= Atkinson and Northern Railroad =

The Atkinson and Northern Railroad was founded in the late 19th century to operate north from Atkinson, Nebraska, for about 25-30 miles to Perry in Boyd County, Nebraska. Although several cuts were made in preparation for the railroad, no track was laid and the railroad folded before it began.

The line was proposed as a way to get grain from the farms in Holt and Boyd counties to market. Articles of incorporation were filed in 1898 with the company headquarters situated in Atkinson. A bond vote for $10,000 towards the line's construction in October 1898 by the residents of Atkinson, failed.
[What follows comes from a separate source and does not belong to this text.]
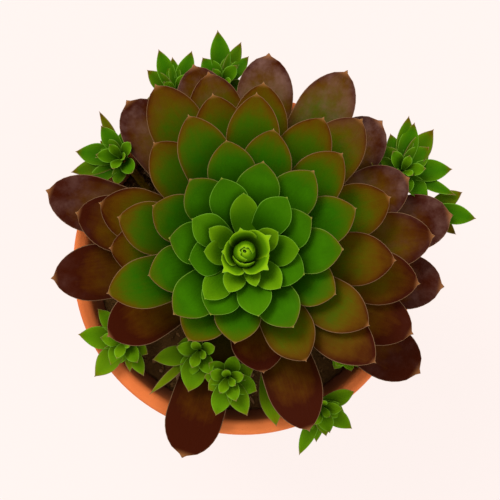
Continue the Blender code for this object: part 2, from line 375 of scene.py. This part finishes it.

But construction contracts were arranged in early March 1899, and construction began on April 13, 1899, which led to some land speculation in the town of Atkinson. By the end of April, 8 miles of the line had been graded. In the next month, the railroad and construction contractors paid $8,000 to the crews working on the line, and construction continued without any bonds being issued, reassuring the local residents that the line would be completed. Promoters for the railroad company had suggested that trains would be running on the line as early as July 1899. In 1900, extensions and branches to Cedar Rapids and Lynch were proposed. Construction stalled and a new company was formed to take over the railroad in 1901, hoping to build it to completion as a narrow-gauge railway.